**Exercise:** Give the lines of the material verbatim, from the first line to the line with "return np.where(u <= tailCloth, pitchOnTail(u", including both.
>> START Stored data
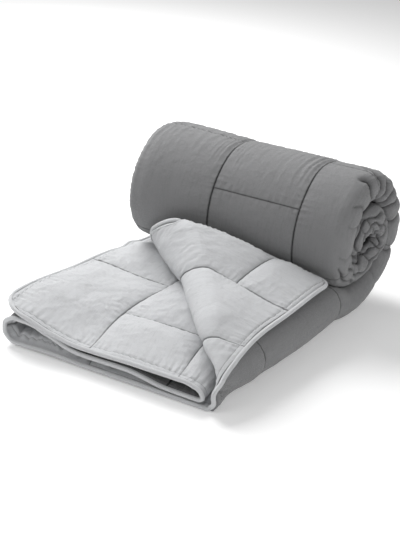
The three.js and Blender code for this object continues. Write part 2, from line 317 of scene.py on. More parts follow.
def layOnRoll(u, v):
    a = angleAt(u)
    pitch = (outerRadius(a) - innerRadius(a)) / 4
    wide = mix(pitch, stack["rollPitch"], 0.5)
    x, h = foldedAt(v, wide, rightAt(a) - 2 * stack["rollPitch"], 1.0)
    toLeft = smooth((-x - roll["leftSwellFrom"]) / roll["leftSwellLength"])
    swell = roll["swell"] + roll["leftSwell"] * toLeft
    radius = outerRadius(a) - h * pitch / wide + swell * np.sin(a / 2) ** 2
    return np.stack([
        x, tail["length"] + radius * np.sin(a), roll["axisHeight"] - radius * np.cos(a)], -1)


def layCloth(u, v):
    onRoll = (u > tailCloth)[..., None]
    folded = (v > corner["start"] - 0.06)[..., None]
    flat = np.where(folded, layTopLayer(u, v), layOnTail(u, v))
    return np.where(onRoll, layOnRoll(np.maximum(u, tailCloth), v), flat)


def layerPitch(u):
    a = angleAt(np.maximum(u, tailCloth))
    return np.where(u <= tailCloth, pitchOnTail(u * cloth["takeUp"]), (outerRadius(a) - innerRadius(a)) / 4)


def insetLength(u, v):  # the near corners are rounded
    near = np.minimum(v, cloth["width"] - v)
    radius = cloth["corner"]
    inset = np.where(near < radius, radius - np.sqrt(np.maximum(0, radius ** 2 - (radius - near) ** 2)), 0)
    band = cloth["crossSeam"] / 2
    return np.where(u < band, mix(inset, band, u / band), u)


# The sewn cells and their puckers

cells = {
    "seamHalf": 0.0016,
    "profile": {"light": 0.55, "turned": 0.3, "dark": 0.2},  # how steeply a cell rises from its seams
    "seamShare": 0.58,  # of the full thickness, along the seams of the roll and of the outer fold
    "seamDrift": 0.022,  # the cross seams on the roll come this much sooner
    "cornerShift": (0.045, 0.035),  # on the turned corner the channel seams lie this far over
    "cornerSeams": (1.6, 1.8),  # these two seams, and how far beside them the cloth shifts
    "cornerReach": (0.12, 0.2),
    "cornerEnd": (0.24, 0.52),  # the crease's place on the second seam, and where the shift ends
    "driftFrom": 0.62,
    "driftLength": 0.3,
    "nearFullness": 0.4,  # of the thickness at the near edge
    "mouthFullness": 1.0,  # inside the left fold the cloth stands full almost up to the rim
    "mouthRise": 0.01,
    "foldFullness": 0.8,  # and in the inner folds
    "creaseFlat": 0.16,
    "creaseReach": 0.05,
    "freeRise": {"light": 0.0095, "dark": 0.003},  # more rise where nothing lies on the face
    "size": (0.3, 0.2),
    "steps": (42, 28),  # the cloth's grid in one cell
    "kinds": (3, 3),  # nine cells are puffed up, and used in turn, some of them mirrored
    "growth": -0.018,  # the cloth is this much larger than the seams leave room for
    "frames": 26,
    "wrinkle": {"light": 0.6, "turned": 0.3, "dark": 0.2, "pressed": 0.15},
    "rimStitch": 0.011,  # the second sewn line, this far inside the rim
    "rimDepth": 0.0016,
}


def sewnAt(u):  # the place along the sewn grid
    return u + cells["seamDrift"] * smooth((u - cells["driftFrom"]) / cells["driftLength"])


sewnLength = clothLength + cells["seamDrift"]


def clothAt(sewn):
    fine = np.linspace(0, clothLength, 2000)
    return np.interp(sewn, sewnAt(fine), fine)


def cellAt(u, v):  # where a place lies in its sewn cell, 0 to 1 both ways, and which cell that is
    sewn = sewnAt(u)
    channel = np.clip(np.floor(v / cloth["channel"]), 0, 9)
    shift = np.where(channel % 2 == 0, 0, cloth["crossSeam"] / 2)
    cell = np.floor((sewn - shift) / cloth["crossSeam"] + 1e-6)
    start = np.maximum(0, shift + cell * cloth["crossSeam"])
    end = np.minimum(sewnLength, shift + (cell + 1) * cloth["crossSeam"])
    along = np.clip((sewn - start) / np.maximum(end - start, 0.01), 0, 1)
    across = np.clip(v / cloth["channel"] - channel, 0, 1)
    return along, across, channel, cell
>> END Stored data
**Output of the exercise:**
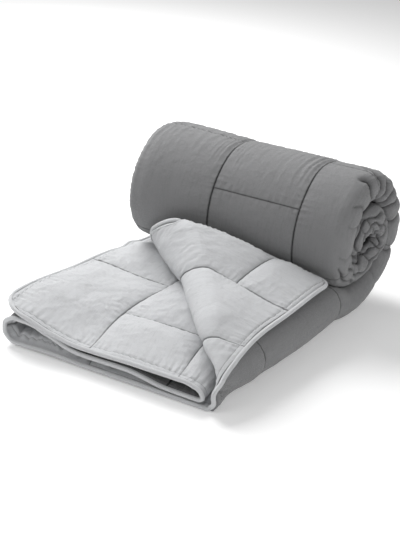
The three.js and Blender code for this object continues. Write part 2, from line 317 of scene.py on. More parts follow.
def layOnRoll(u, v):
    a = angleAt(u)
    pitch = (outerRadius(a) - innerRadius(a)) / 4
    wide = mix(pitch, stack["rollPitch"], 0.5)
    x, h = foldedAt(v, wide, rightAt(a) - 2 * stack["rollPitch"], 1.0)
    toLeft = smooth((-x - roll["leftSwellFrom"]) / roll["leftSwellLength"])
    swell = roll["swell"] + roll["leftSwell"] * toLeft
    radius = outerRadius(a) - h * pitch / wide + swell * np.sin(a / 2) ** 2
    return np.stack([
        x, tail["length"] + radius * np.sin(a), roll["axisHeight"] - radius * np.cos(a)], -1)


def layCloth(u, v):
    onRoll = (u > tailCloth)[..., None]
    folded = (v > corner["start"] - 0.06)[..., None]
    flat = np.where(folded, layTopLayer(u, v), layOnTail(u, v))
    return np.where(onRoll, layOnRoll(np.maximum(u, tailCloth), v), flat)


def layerPitch(u):
    a = angleAt(np.maximum(u, tailCloth))
    return np.where(u <= tailCloth, pitchOnTail(u * cloth["takeUp"]), (outerRadius(a) - innerRadius(a)) / 4)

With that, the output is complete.